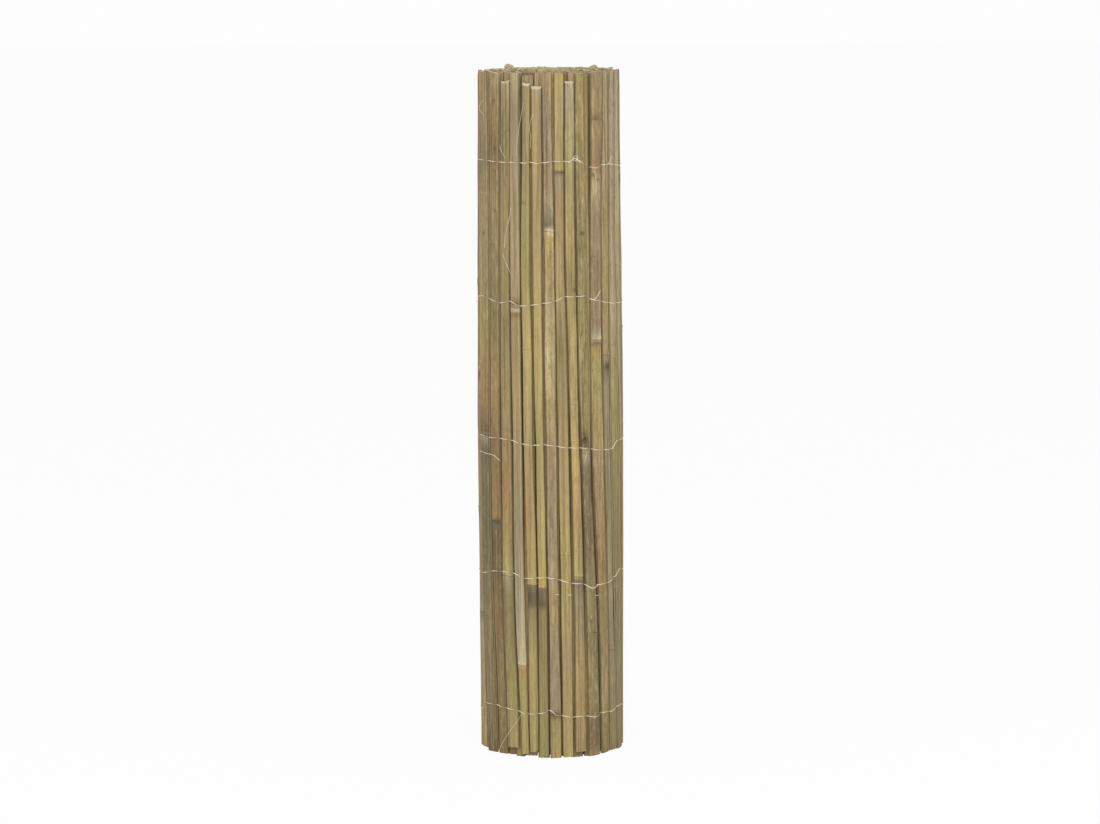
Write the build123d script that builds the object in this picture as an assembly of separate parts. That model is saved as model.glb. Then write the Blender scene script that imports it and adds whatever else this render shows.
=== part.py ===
from build123d import *
import math
import os

# A garden screen of split bamboo, rolled up and standing on its end.
# Every slat is held between the two strands of each wire row, which cross in the
# gaps between slats. The mat winds inwards as one spiral from its free edge.
# Z is up, the front is towards -Y, and the origin is under the middle of the roll.
# All lengths are in millimetres and all angles in degrees.

# Sizes of the mat
mat_length = 5000.0
slat_length = 993.0
slat_thickness = 4.4
slat_edge_thickness = 3.1
inner_slat_width = 16.6
inner_valley_depth = 1.5

# Sizes of the roll
outer_radius = 110.4
turn_pitch = 6.0
core_radius_least = 22.0
free_edge_angle = 33.0
inner_turn_foot = 0.0
inner_turn_drop = 6.0

# The roll is fattest half way up. Each value is how far the outer slats stand out
# there from their place at the narrow top.
bulge_middle = 4.4
bulge_foot = 2.2

# Joints of the bamboo, which stand out of the skin as low rings
joint_rise = 0.7
joint_half_height = 4.0
joint_to_middle_least = 8.0

# Binding wire
wire_size = 0.9
wire_clearance = 0.15
strand_gap = 0.25
lowest_row_height = 59.0
row_spacing = 201.0
row_count = 5
wire_end_length = 9.0
wire_end_droop = 3.0

# The outer turn, slat by slat from the free edge, which is the right of the middle
# of the front, leftwards across the front and round the back to the free edge again.
# Each row holds the slat's width, the gap after it, how far its foot is off the
# ground, how far its top falls short (less than zero stands proud), and the
# heights of its joints as shares of its length.
outer_slats = [
    (14.0, 3.0, 0.0, 1.5, (0.448, 0.183)),
    (14.0, 3.0, 8.0, 12.0, (0.262, 0.520)),
    (14.8, 2.9, 1.5, 0.5, (0.857, 0.300)),
    (14.4, 2.9, 0.5, 0.0, (0.772, 0.062)),
    (12.4, 3.1, 1.0, 19.0, (0.252, 0.690)),
    (13.2, 2.8, 8.5, 14.5, (0.256, 0.600)),
    (14.3, 2.9, 4.5, 1.0, (0.661, 0.137)),
    (16.6, 3.0, 12.5, 12.0, (0.265, 0.640)),
    (21.2, 3.0, 1.5, 0.5, (0.345, 0.750)),
    (24.2, 3.2, 1.0, 1.0, (0.462, 0.820)),
    (15.4, 3.0, 3.0, 0.5, (0.205, 0.560)),
    (14.6, 3.2, 0.5, 4.0, (0.690, 0.355)),
    (17.0, 2.8, 6.0, 0.0, (0.410, 0.760)),
    (15.8, 3.0, 2.0, 6.5, (0.310, 0.600)),
    (13.8, 3.2, 0.0, 1.0, (0.810, 0.480)),
    (16.4, 2.8, 7.5, 2.5, (0.160, 0.535)),
    (15.2, 3.0, 1.5, -7.0, (0.720, 0.330)),
    (14.8, 3.0, 4.0, 0.5, (0.612, 0.245)),
    (17.4, 3.1, 1.0, 3.0, (0.380, 0.705)),
    (18.2, 2.8, 2.0, 0.0, (0.355, 0.610)),
    (15.2, 2.9, 3.5, 1.5, (0.780, 0.430)),
    (14.4, 3.0, 6.5, 4.5, (0.170, 0.580)),
    (15.6, 3.0, 0.5, 1.0, (0.660, 0.300)),
    (13.8, 3.1, 1.5, -6.0, (0.420,)),
    (16.8, 2.9, 5.0, 3.5, (0.545,)),
    (15.2, 3.0, 0.0, 0.0, (0.590, 0.320)),
    (14.2, 3.0, 9.0, 8.0, (0.700, 0.415)),
    (17.2, 2.8, 1.0, 1.0, (0.185, 0.620)),
    (15.8, 3.2, 3.0, 0.5, (0.480, 0.845)),
    (14.8, 3.0, 8.8, 0.0, (0.330, 0.715)),
    (23.2, 3.0, 0.0, 0.5, (0.580, 0.240)),
    (10.2, 2.9, 1.5, 1.0, (0.588, 0.150)),
    (18.6, 2.9, 0.0, 0.5, (0.612, 0.930)),
]

skin_to_inner_face = slat_thickness + bulge_middle
edge_inner_radius = outer_radius - skin_to_inner_face
row_heights = [lowest_row_height + row_spacing * row for row in range(row_count)]
strand_offset = (wire_size + strand_gap) / 2


def bulge(height):
    """How far the outer slats stand out at a height, in two straight flanks."""
    middle = slat_length / 2
    if height <= middle:
        return bulge_foot + (bulge_middle - bulge_foot) * height / middle
    return bulge_middle * (slat_length - height) / middle


def spiral_radius(travel):
    """Radius of a slat's inner face at the top, after a travel from the free edge."""
    return edge_inner_radius - turn_pitch * travel / (2 * math.pi)


def on_slat(angle, radius, along, out):
    """The point of the plan that lies beside a slat's middle by along and out."""
    reach = radius + out
    return (
        reach * math.sin(angle) + along * math.cos(angle),
        -reach * math.cos(angle) + along * math.sin(angle),
    )


def half_turn(width, radius):
    """The angle that half a slat takes up at its inner face."""
    return math.atan(width / 2 / radius)


def place_outer_turn():
    """Chains slats leftwards from the free edge until one turn is full."""
    placed = []
    travel = 0.0
    number = 0
    while True:
        width, gap, foot, short, joints = outer_slats[number % len(outer_slats)]
        half = half_turn(width, spiral_radius(travel))
        after = half + gap / spiral_radius(travel)
        if travel + half + after > 2 * math.pi:
            return placed, travel
        middle = travel + half
        placed.append(
            dict(
                angle=math.radians(free_edge_angle) - middle,
                radius=spiral_radius(middle),
                width=width,
                gap=gap,
                foot=foot,
                top=slat_length - short,
                joints=joints,
            )
        )
        travel = middle + after
        number += 1


def clear_of_wire(height):
    """Moves a joint up where a wire row would lie on it."""
    keep = joint_half_height + wire_size + strand_offset + wire_clearance
    for row in row_heights:
        if abs(height - row) < keep:
            return row + keep
    return height


def slat_stations(slat):
    """Heights and rises of the sections that a slat is lofted through."""
    stations = [(slat["foot"], 0.0), (slat["top"], 0.0)]
    middle = slat_length / 2
    if slat["foot"] < middle < slat["top"]:
        stations.append((middle, 0.0))
    for share in slat["joints"]:
        height = clear_of_wire(share * slat_length)
        if abs(height - middle) < joint_to_middle_least:
            height = middle + joint_to_middle_least
        stations.append((height - joint_half_height, 0.0))
        stations.append((height, joint_rise))
        stations.append((height + joint_half_height, 0.0))
    return sorted(stations)


def slat_section(slat, height, rise):
    """A flat split face towards the roll and a domed skin outside."""
    half = slat["width"] / 2
    profile = [
        (-half, 0.0),
        (half, 0.0),
        (half, slat_edge_thickness + rise),
        (half / 2, slat_thickness + rise),
        (-half / 2, slat_thickness + rise),
        (-half, slat_edge_thickness + rise),
    ]
    radius = slat["radius"] + bulge(height)
    points = [on_slat(slat["angle"], radius, along, out) for along, out in profile]
    return Wire.make_polygon([Vector(x, y, height) for x, y in points], close=True)


def make_slat(slat):
    sections = [slat_section(slat, height, rise) for height, rise in slat_stations(slat)]
    return Solid.make_loft(sections, ruled=True)


def make_inner_turns(travel):
    """The rest of the mat as one spiral wall with a ridge for every slat."""
    left_to_wind = mat_length - sum(slat["width"] + slat["gap"] for slat in outer_turn)
    skin = []
    back = []
    angle = travel
    while left_to_wind > 0 and spiral_radius(angle) > core_radius_least:
        here = math.radians(free_edge_angle) - angle
        radius = spiral_radius(angle)
        skin.append(on_slat(here, radius, 0.0, slat_thickness - inner_valley_depth))
        back.append(on_slat(here, radius, 0.0, 0.0))
        half = half_turn(inner_slat_width, radius)
        angle += half
        here = math.radians(free_edge_angle) - angle
        skin.append(on_slat(here, spiral_radius(angle), 0.0, slat_thickness))
        angle += half
        left_to_wind -= inner_slat_width
    here = math.radians(free_edge_angle) - angle
    radius = spiral_radius(angle)
    skin.append(on_slat(here, radius, 0.0, slat_thickness - inner_valley_depth))
    back.append(on_slat(here, radius, 0.0, 0.0))
    outline = Wire.make_polygon(
        [Vector(x, y, inner_turn_foot) for x, y in skin + back[::-1]], close=True
    )
    height = slat_length - inner_turn_drop - inner_turn_foot
    return Solid.extrude(Face(outline), Vector(0, 0, height))


def offset_line(points, distance):
    """The line moved sideways by a distance, with mitred corners."""
    moved = []
    for n, (x, y) in enumerate(points):
        before = points[max(n - 1, 0)]
        after = points[min(n + 1, len(points) - 1)]
        turns = []
        for (x0, y0), (x1, y1) in ((before, (x, y)), ((x, y), after)):
            run = math.hypot(x1 - x0, y1 - y0)
            if run > 0:
                turns.append((-(y1 - y0) / run, (x1 - x0) / run))
        nx = sum(t[0] for t in turns)
        ny = sum(t[1] for t in turns)
        size = math.hypot(nx, ny)
        nx, ny = nx / size, ny / size
        reach = distance / (nx * turns[0][0] + ny * turns[0][1])
        moved.append((x + nx * reach, y + ny * reach))
    return moved


def make_strand(height, starts_outside):
    """One strand of a wire row, over and under the slats of the outer turn."""
    side = wire_size / 2 + wire_clearance
    swell = bulge(height)
    first = outer_turn[0]
    free_end = on_slat(
        first["angle"],
        first["radius"] + swell,
        first["width"] / 2 + side + wire_end_length,
        slat_thickness + side - wire_end_droop,
    )
    points = [free_end]
    outside = starts_outside
    for slat in outer_turn:
        out = slat_thickness + side if outside else -side
        ends = (slat["width"] / 2 + side, -slat["width"] / 2 - side)
        radius = slat["radius"] + swell
        points += [on_slat(slat["angle"], radius, along, out) for along in ends]
        outside = not outside
    if outside:
        points += lie_on_inner_turns(side)
    else:
        points.append(end_in_last_gap(side, swell))
    outline = offset_line(points, wire_size / 2)
    outline += offset_line(points, -wire_size / 2)[::-1]
    low = height - wire_size / 2
    face = Face(Wire.make_polygon([Vector(x, y, low) for x, y in outline], close=True))
    return Solid.extrude(face, Vector(0, 0, wire_size))


def lie_on_inner_turns(side):
    """Where a strand comes out of the last gap and over the first inner slat."""
    start = math.radians(free_edge_angle) - travel_used
    radius = spiral_radius(travel_used)
    crown = travel_used + half_turn(inner_slat_width, radius)
    out = slat_thickness + side
    return [
        on_slat(start, radius, side, out),
        on_slat(math.radians(free_edge_angle) - crown, spiral_radius(crown), 0.0, out),
    ]


def end_in_last_gap(side, swell):
    """Where a strand ends behind the edge of the last slat of the outer turn."""
    last = outer_turn[-1]
    radius = last["radius"] + swell
    return on_slat(last["angle"], radius, -last["width"] / 2 - side, slat_thickness / 2)


outer_turn, travel_used = place_outer_turn()

pieces = {}
for number, slat in enumerate(outer_turn, start=1):
    pieces[f"slat_{number:02d}"] = make_slat(slat)
pieces["inner_turns"] = make_inner_turns(travel_used)
for number, height in enumerate(row_heights, start=1):
    pieces[f"wire_{number}_upper_strand"] = make_strand(height + strand_offset, True)
    pieces[f"wire_{number}_lower_strand"] = make_strand(height - strand_offset, False)

# The origin goes under the middle of the whole roll.
boxes = [piece.bounding_box() for piece in pieces.values()]
shift_x = -(min(box.min.X for box in boxes) + max(box.max.X for box in boxes)) / 2
shift_y = -(min(box.min.Y for box in boxes) + max(box.max.Y for box in boxes)) / 2

os.makedirs("parts", exist_ok=True)
for name, piece in pieces.items():
    placed = piece.moved(Location((shift_x, shift_y, 0)))
    placed.label = name
    export_step(placed, f"parts/{name}.step")
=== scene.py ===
import math
import random

import bmesh
import bpy
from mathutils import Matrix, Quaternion, Vector, noise


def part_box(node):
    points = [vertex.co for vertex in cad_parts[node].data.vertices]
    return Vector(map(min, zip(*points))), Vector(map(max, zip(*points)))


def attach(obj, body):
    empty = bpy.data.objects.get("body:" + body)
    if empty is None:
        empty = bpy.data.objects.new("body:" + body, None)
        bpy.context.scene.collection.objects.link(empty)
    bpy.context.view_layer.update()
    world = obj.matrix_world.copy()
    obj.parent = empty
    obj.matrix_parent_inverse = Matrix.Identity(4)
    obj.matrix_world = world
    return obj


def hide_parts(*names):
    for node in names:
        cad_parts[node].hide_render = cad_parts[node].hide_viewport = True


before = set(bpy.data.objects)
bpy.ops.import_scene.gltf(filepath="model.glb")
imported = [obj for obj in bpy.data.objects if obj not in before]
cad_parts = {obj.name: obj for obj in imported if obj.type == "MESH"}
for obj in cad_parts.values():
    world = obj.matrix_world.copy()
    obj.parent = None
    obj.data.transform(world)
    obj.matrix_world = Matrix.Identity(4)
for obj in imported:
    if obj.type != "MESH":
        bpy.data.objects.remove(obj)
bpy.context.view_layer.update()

mm = 0.001
draw = random.Random(41)  # every random choice comes from this one stream

# The roll as the solids have it, in millimetres and degrees
roll = dict(
    slatLength=993.0, thickness=4.4, edgeThickness=3.1, outerRadius=110.4, turnPitch=6.0,
    bulgeMiddle=4.4, bulgeFoot=2.2, freeEdgeAngle=33.0, matLength=5000.0, topLimit=1000.0,
    jointRise=0.7, jointToWire=5.6,
)
toneCast = (1.0, 0.985, 0.955)  # taken out of every tone, as the light puts it back
rowHeights = (59.0, 260.0, 461.0, 662.0, 863.0)
edgeRadius = roll["outerRadius"] - roll["thickness"] - roll["bulgeMiddle"]

# Colours as they look on the photographed object, 0 to 255
tones = dict(
    tan=(168, 149, 108), straw=(176, 160, 106), pink=(175, 156, 124), olive=(140, 127, 86),
    amber=(172, 145, 98), grey=(156, 144, 118), pale=(186, 171, 132), green=(160, 150, 98),
    brown=(140, 115, 79), slate=(113, 103, 80), mauve=(154, 134, 107), yellow=(186, 164, 98),
    cream=(204, 190, 156), moss=(120, 116, 84), umber=(117, 97, 64), rust=(163, 130, 88),
    # wire is the pale of the painted highlight on the binding wire, and the palest of the dry fibres
    lichen=(138, 134, 98), ash=(174, 163, 138), soot=(80, 70, 49), wire=(255, 250, 234),
    end=(222, 210, 182),
)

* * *

• _Task to complete_:
Copy out every line that includes the word "before".

• _Exercise result_:
        before = points[max(n - 1, 0)]
        for (x0, y0), (x1, y1) in ((before, (x, y)), ((x, y), after)):
before = set(bpy.data.objects)
imported = [obj for obj in bpy.data.objects if obj not in before]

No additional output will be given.